* _Exercise_
Output every entry exactly as written, but omit the pictures.
------------
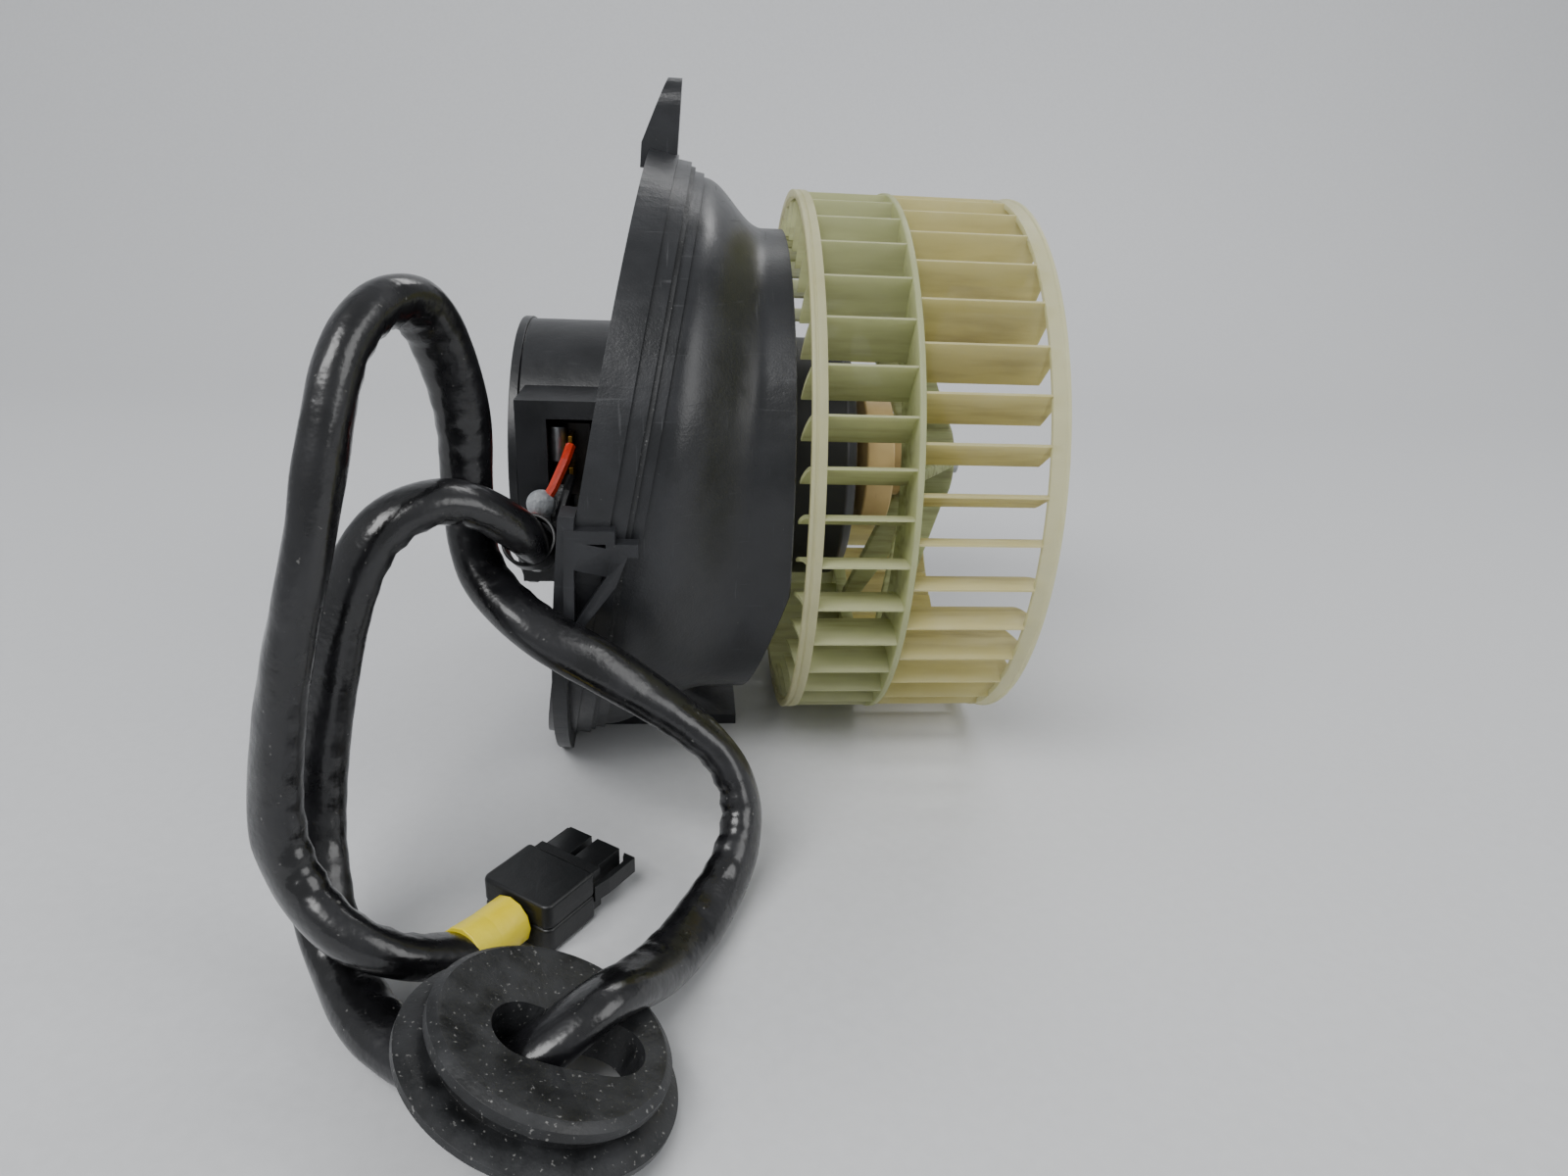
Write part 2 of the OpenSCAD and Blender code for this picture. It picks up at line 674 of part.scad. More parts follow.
// ---- Lead ----
module cable_sleeve() color("#121213") beside_wheel() swept(route, sleeve_d / 2);
module facing(at, towards) {
    d = unit(towards - at);
    translate(at) rotate([0, acos(d.z), atan2(d.y, d.x)]) children();
}
module cable_tie() color("#0e0e0e") beside_wheel()
    facing(route[0] * 0.8 + route[1] * 0.2, route[1])
    difference() {
        cylinder(d = sleeve_d + 2.4, h = 4, $fn = 48);
        translate([0, 0, -1]) cylinder(d = sleeve_d + 0.7, h = 6, $fn = 48);
    }
module stadium(length, width) {
    square([length - width, width], center = true);
    for (side = [-1, 1]) translate([side * (length - width) / 2, 0]) circle(d = width, $fn = 48);
}
module grommet() color("#17181a") beside_wheel() {
    tail_from = [-57.8, -160.4, 9.5];
    tail_to = [-72.8, -156.4, 8.5];
    difference() {
        union() {
            translate([-53.1, -161, grommet_d / 2 * sin(24) + 0.3]) rotate([-7.5, 22.7, 0])
                rotate_extrude($fn = round_fn) polygon([
                    [0, 0], [grommet_d / 2 - 1, 0], [grommet_d / 2, 1], [grommet_d / 2, 2.2],
                    [grommet_d / 2 - 3, 3.4], [grommet_d / 2 - 5.5, 3.4],
                    [grommet_d / 2 - 5.5, 5.6], [grommet_d / 2 - 3.5, 6.2],
                    [grommet_d / 2 - 3.5, 8], [grommet_d / 2 - 5, 9], [grommet_d / 2 - 7, 8.6],
                    [0, 6.4]
                ]);
            facing(tail_from, tail_to)
                cylinder(d = sleeve_d + 5, h = norm(tail_to - tail_from), $fn = 48);
        }
        translate([-51.1, -161.8, 8]) rotate([-7.5, 22.7, 0]) translate([0, 0, -1])
            linear_extrude(20) stadium(27, sleeve_d + 3);
        facing(tail_from + [8, -3, 0.5], tail_to)
            cylinder(d = sleeve_d + 0.6, h = 40, $fn = 48);
        translate([-far / 2, -far / 2, -far]) cube(far);
    }
}
module yellow_sleeve() color("#e8d21f") beside_wheel() swept(yellow_route, sleeve_d / 2 + 0.6, 12);
module in_plug() beside_wheel() translate(plug_at) rotate(plug_turn) children();
module rounded_plate(l, w, r) {
    translate([0, -w / 2 + r]) square([l, w - 2 * r]);
    translate([r, -w / 2]) square([l - r, w]);
    for (side = [-1, 1]) translate([r, side * (w / 2 - r)]) circle(r = r, $fn = 32);
}
module plug_half(side) in_plug()
    translate([0, 0, side > 0 ? 0 : -plug_h / 2]) linear_extrude(plug_h / 2)
        rounded_plate(plug_l, plug_w, 2);
module plug_cover() color("#1c1d1f") plug_half(1);
module plug_base() color("#18191b") plug_half(-1);
module plug_housing() color("#141516") in_plug() {
    tower_w = plug_w / 2 - 3;
    difference() {
        union() {
            block([plug_l, -plug_w / 2 + 1, -plug_h / 2 + 1], [plug_l + 3, plug_w / 2 - 1, plug_h / 2 - 1]);
            for (side = [-1, 1])
                translate([plug_l, side * (tower_w / 2 + 0.8) - tower_w / 2, -plug_h / 2 + 1.5])
                    cube([11, tower_w, plug_h - 3]);
            for (side = [-1, 1]) {
                mirror([0, side < 0 ? 1 : 0, 0])
                    translate([plug_l, 0, -2]) linear_extrude(4)
                        polygon([
                            [0, plug_w / 2 - 1], [0, plug_w / 2], [4, plug_w / 2 + 0.6],
                            [13, plug_w / 2 + 0.6], [13, plug_w / 2 - 2.6],
                            [11.6, plug_w / 2 - 1.8], [11.2, plug_w / 2 - 0.8],
                            [3, plug_w / 2 - 0.8], [3, plug_w / 2 - 1]
                        ]);
            }
        }
        for (side = [-1, 1])
            translate([plug_l + 2, side * (tower_w / 2 + 0.8) - tower_w / 2 + 0.9, -plug_h / 2 + 2.4])
                cube([12, tower_w - 1.8, plug_h - 4.8]);
    }
}
module plug_contacts() color("#b9a36a") in_plug()
    for (side = [-1, 1])
        translate([plug_l + 2, side * (plug_w / 4 - 0.7) - 0.4, -1.5]) cube([6, 0.8, 3]);

mounting_flange();
flange_seal();
air_funnel();
cable_bracket();
motor_cover();
terminal_box();
terminal_block();
terminals();
suppressor();
foam_block();
sealing_mastic();
red_lead();
black_lead();
motor_can();
isolator_rings();
field_magnets();
magnet_clips();
end_plate();
rear_bearing();
front_bearing();
brush_plate();
brush_holders();
upper_brush();
lower_brush();
upper_spring();
lower_spring();
choke_coils();
motor_shaft();
armature_core();
armature_windings();
commutator();
thrust_washers();
hub_insert();
hub_clip();
wheel_disc();
motor_side_blades();
free_side_blades();
motor_side_band();
free_side_band();
cable_sleeve();
cable_tie();
grommet();
yellow_sleeve();
plug_cover();
plug_base();
plug_housing();
plug_contacts();
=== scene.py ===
"""Cabin heater blower: the looks of a double-inlet fan wheel on a brushed motor, its
mounting flange and air funnel, and the sleeved lead with its grommet and plug.

Lengths inside the classes are in millimetres. +X runs along the wheel's axis away from
the motor, +Z is up, and places named s are counted along the axis from the wheel's
motor-side face.
"""

import logging
import math
from dataclasses import dataclass
from enum import Enum
from typing import Any, Callable, Sequence

import bmesh
import bpy
import numpy as np
from mathutils import Matrix, Vector, noise


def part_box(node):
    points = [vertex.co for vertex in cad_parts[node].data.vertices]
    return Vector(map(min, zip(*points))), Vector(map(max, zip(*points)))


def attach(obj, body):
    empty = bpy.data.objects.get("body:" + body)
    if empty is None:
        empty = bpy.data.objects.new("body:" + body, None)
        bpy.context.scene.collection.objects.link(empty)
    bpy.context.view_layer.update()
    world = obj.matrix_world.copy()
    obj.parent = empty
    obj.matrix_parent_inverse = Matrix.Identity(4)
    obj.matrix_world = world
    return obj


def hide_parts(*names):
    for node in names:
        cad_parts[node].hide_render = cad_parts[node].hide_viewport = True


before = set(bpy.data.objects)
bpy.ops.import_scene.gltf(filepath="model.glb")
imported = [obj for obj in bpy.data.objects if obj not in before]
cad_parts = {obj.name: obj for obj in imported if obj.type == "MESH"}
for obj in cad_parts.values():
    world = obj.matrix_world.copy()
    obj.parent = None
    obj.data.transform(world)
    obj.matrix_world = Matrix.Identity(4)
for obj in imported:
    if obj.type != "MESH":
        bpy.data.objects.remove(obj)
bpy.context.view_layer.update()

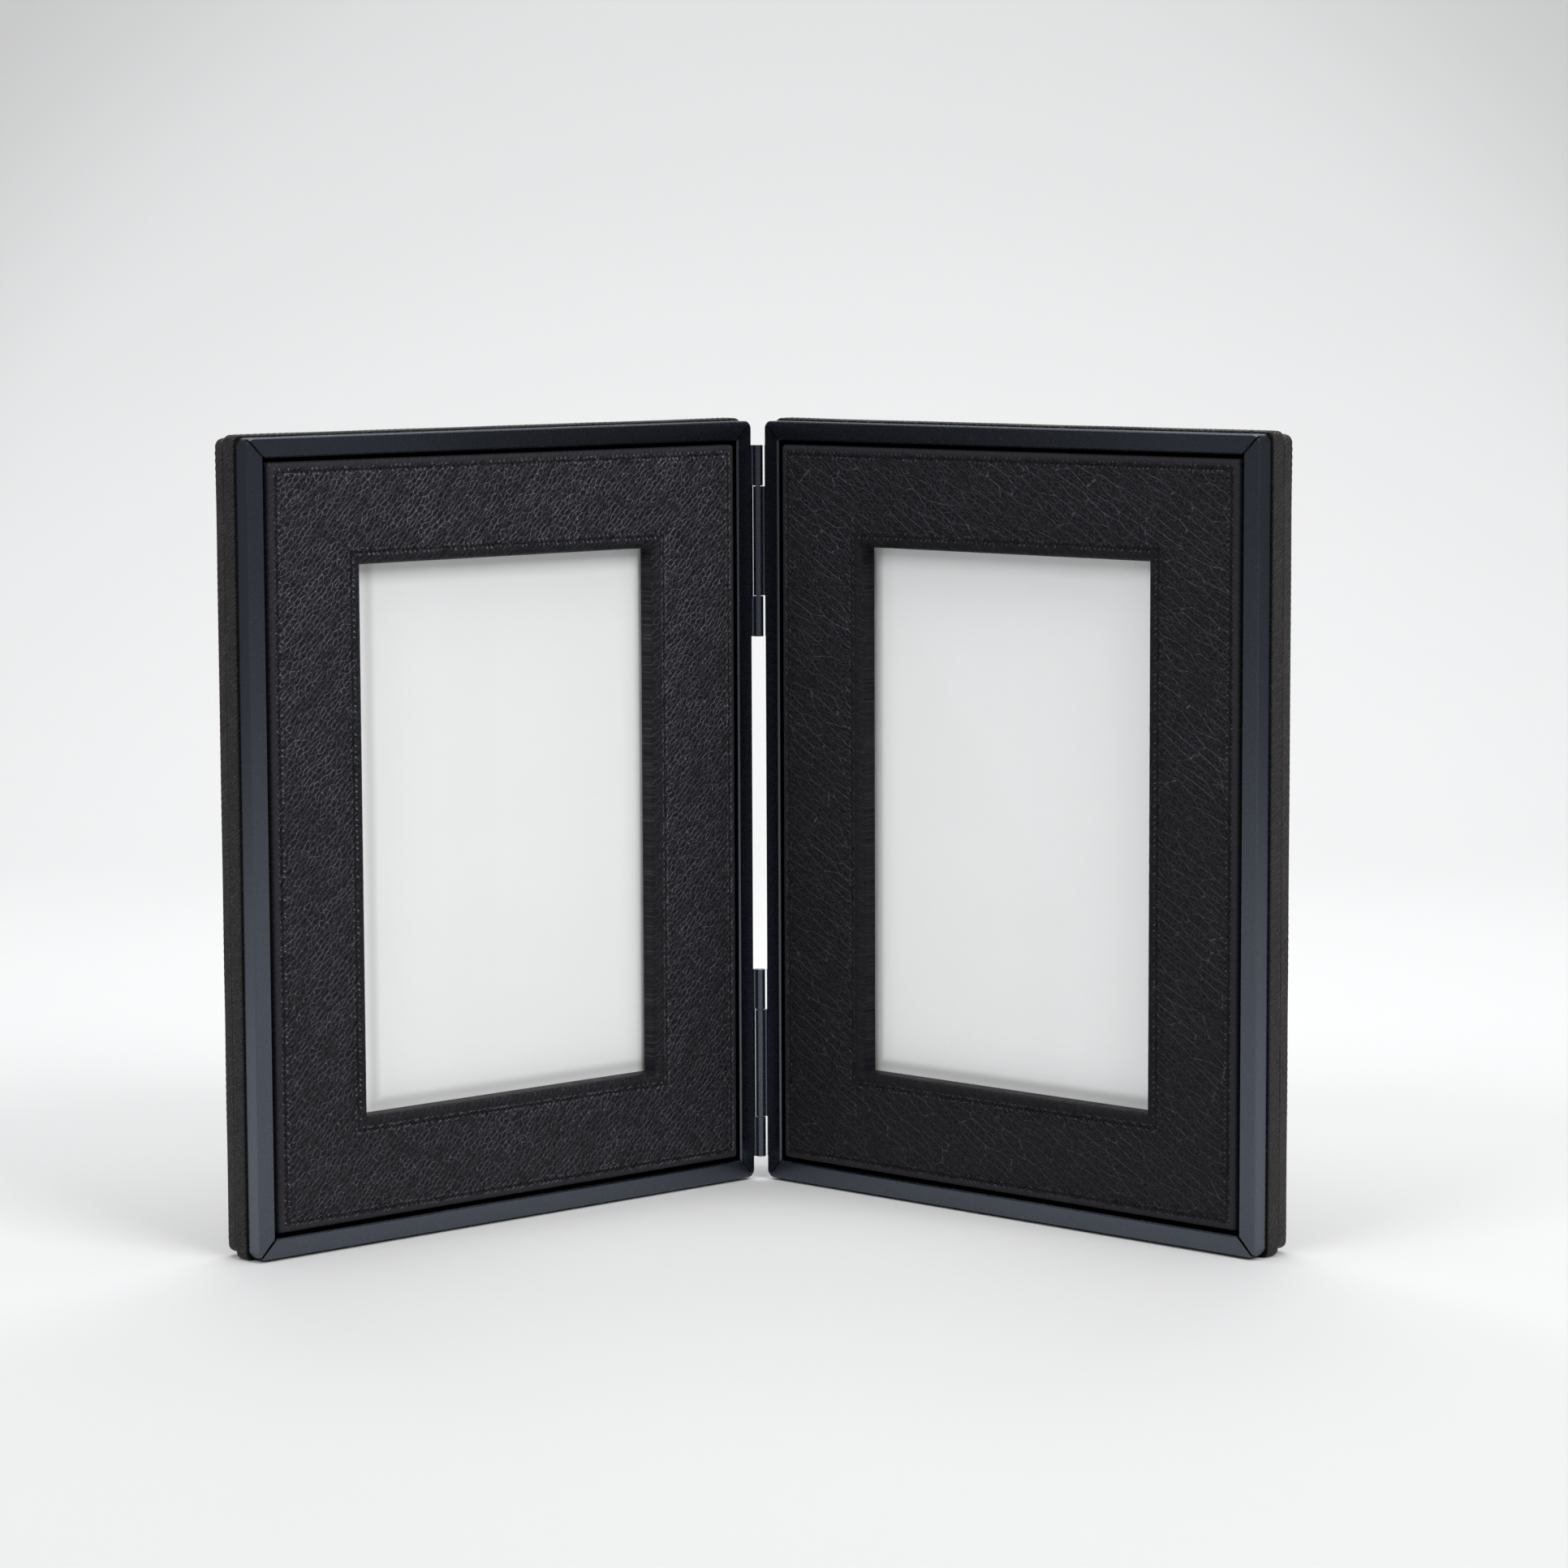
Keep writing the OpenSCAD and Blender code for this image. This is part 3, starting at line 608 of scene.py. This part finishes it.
------------
* _Task answer_
Write part 2 of the OpenSCAD and Blender code for this picture. It picks up at line 674 of part.scad. More parts follow.
// ---- Lead ----
module cable_sleeve() color("#121213") beside_wheel() swept(route, sleeve_d / 2);
module facing(at, towards) {
    d = unit(towards - at);
    translate(at) rotate([0, acos(d.z), atan2(d.y, d.x)]) children();
}
module cable_tie() color("#0e0e0e") beside_wheel()
    facing(route[0] * 0.8 + route[1] * 0.2, route[1])
    difference() {
        cylinder(d = sleeve_d + 2.4, h = 4, $fn = 48);
        translate([0, 0, -1]) cylinder(d = sleeve_d + 0.7, h = 6, $fn = 48);
    }
module stadium(length, width) {
    square([length - width, width], center = true);
    for (side = [-1, 1]) translate([side * (length - width) / 2, 0]) circle(d = width, $fn = 48);
}
module grommet() color("#17181a") beside_wheel() {
    tail_from = [-57.8, -160.4, 9.5];
    tail_to = [-72.8, -156.4, 8.5];
    difference() {
        union() {
            translate([-53.1, -161, grommet_d / 2 * sin(24) + 0.3]) rotate([-7.5, 22.7, 0])
                rotate_extrude($fn = round_fn) polygon([
                    [0, 0], [grommet_d / 2 - 1, 0], [grommet_d / 2, 1], [grommet_d / 2, 2.2],
                    [grommet_d / 2 - 3, 3.4], [grommet_d / 2 - 5.5, 3.4],
                    [grommet_d / 2 - 5.5, 5.6], [grommet_d / 2 - 3.5, 6.2],
                    [grommet_d / 2 - 3.5, 8], [grommet_d / 2 - 5, 9], [grommet_d / 2 - 7, 8.6],
                    [0, 6.4]
                ]);
            facing(tail_from, tail_to)
                cylinder(d = sleeve_d + 5, h = norm(tail_to - tail_from), $fn = 48);
        }
        translate([-51.1, -161.8, 8]) rotate([-7.5, 22.7, 0]) translate([0, 0, -1])
            linear_extrude(20) stadium(27, sleeve_d + 3);
        facing(tail_from + [8, -3, 0.5], tail_to)
            cylinder(d = sleeve_d + 0.6, h = 40, $fn = 48);
        translate([-far / 2, -far / 2, -far]) cube(far);
    }
}
module yellow_sleeve() color("#e8d21f") beside_wheel() swept(yellow_route, sleeve_d / 2 + 0.6, 12);
module in_plug() beside_wheel() translate(plug_at) rotate(plug_turn) children();
module rounded_plate(l, w, r) {
    translate([0, -w / 2 + r]) square([l, w - 2 * r]);
    translate([r, -w / 2]) square([l - r, w]);
    for (side = [-1, 1]) translate([r, side * (w / 2 - r)]) circle(r = r, $fn = 32);
}
module plug_half(side) in_plug()
    translate([0, 0, side > 0 ? 0 : -plug_h / 2]) linear_extrude(plug_h / 2)
        rounded_plate(plug_l, plug_w, 2);
module plug_cover() color("#1c1d1f") plug_half(1);
module plug_base() color("#18191b") plug_half(-1);
module plug_housing() color("#141516") in_plug() {
    tower_w = plug_w / 2 - 3;
    difference() {
        union() {
            block([plug_l, -plug_w / 2 + 1, -plug_h / 2 + 1], [plug_l + 3, plug_w / 2 - 1, plug_h / 2 - 1]);
            for (side = [-1, 1])
                translate([plug_l, side * (tower_w / 2 + 0.8) - tower_w / 2, -plug_h / 2 + 1.5])
                    cube([11, tower_w, plug_h - 3]);
            for (side = [-1, 1]) {
                mirror([0, side < 0 ? 1 : 0, 0])
                    translate([plug_l, 0, -2]) linear_extrude(4)
                        polygon([
                            [0, plug_w / 2 - 1], [0, plug_w / 2], [4, plug_w / 2 + 0.6],
                            [13, plug_w / 2 + 0.6], [13, plug_w / 2 - 2.6],
                            [11.6, plug_w / 2 - 1.8], [11.2, plug_w / 2 - 0.8],
                            [3, plug_w / 2 - 0.8], [3, plug_w / 2 - 1]
                        ]);
            }
        }
        for (side = [-1, 1])
            translate([plug_l + 2, side * (tower_w / 2 + 0.8) - tower_w / 2 + 0.9, -plug_h / 2 + 2.4])
                cube([12, tower_w - 1.8, plug_h - 4.8]);
    }
}
module plug_contacts() color("#b9a36a") in_plug()
    for (side = [-1, 1])
        translate([plug_l + 2, side * (plug_w / 4 - 0.7) - 0.4, -1.5]) cube([6, 0.8, 3]);

mounting_flange();
flange_seal();
air_funnel();
cable_bracket();
motor_cover();
terminal_box();
terminal_block();
terminals();
suppressor();
foam_block();
sealing_mastic();
red_lead();
black_lead();
motor_can();
isolator_rings();
field_magnets();
magnet_clips();
end_plate();
rear_bearing();
front_bearing();
brush_plate();
brush_holders();
upper_brush();
lower_brush();
upper_spring();
lower_spring();
choke_coils();
motor_shaft();
armature_core();
armature_windings();
commutator();
thrust_washers();
hub_insert();
hub_clip();
wheel_disc();
motor_side_blades();
free_side_blades();
motor_side_band();
free_side_band();
cable_sleeve();
cable_tie();
grommet();
yellow_sleeve();
plug_cover();
plug_base();
plug_housing();
plug_contacts();
=== scene.py ===
"""Cabin heater blower: the looks of a double-inlet fan wheel on a brushed motor, its
mounting flange and air funnel, and the sleeved lead with its grommet and plug.

Lengths inside the classes are in millimetres. +X runs along the wheel's axis away from
the motor, +Z is up, and places named s are counted along the axis from the wheel's
motor-side face.
"""

import logging
import math
from dataclasses import dataclass
from enum import Enum
from typing import Any, Callable, Sequence

import bmesh
import bpy
import numpy as np
from mathutils import Matrix, Vector, noise


def part_box(node):
    points = [vertex.co for vertex in cad_parts[node].data.vertices]
    return Vector(map(min, zip(*points))), Vector(map(max, zip(*points)))


def attach(obj, body):
    empty = bpy.data.objects.get("body:" + body)
    if empty is None:
        empty = bpy.data.objects.new("body:" + body, None)
        bpy.context.scene.collection.objects.link(empty)
    bpy.context.view_layer.update()
    world = obj.matrix_world.copy()
    obj.parent = empty
    obj.matrix_parent_inverse = Matrix.Identity(4)
    obj.matrix_world = world
    return obj


def hide_parts(*names):
    for node in names:
        cad_parts[node].hide_render = cad_parts[node].hide_viewport = True


before = set(bpy.data.objects)
bpy.ops.import_scene.gltf(filepath="model.glb")
imported = [obj for obj in bpy.data.objects if obj not in before]
cad_parts = {obj.name: obj for obj in imported if obj.type == "MESH"}
for obj in cad_parts.values():
    world = obj.matrix_world.copy()
    obj.parent = None
    obj.data.transform(world)
    obj.matrix_world = Matrix.Identity(4)
for obj in imported:
    if obj.type != "MESH":
        bpy.data.objects.remove(obj)
bpy.context.view_layer.update()

Keep writing the OpenSCAD and Blender code for this image. This is part 3, starting at line 608 of scene.py. This part finishes it.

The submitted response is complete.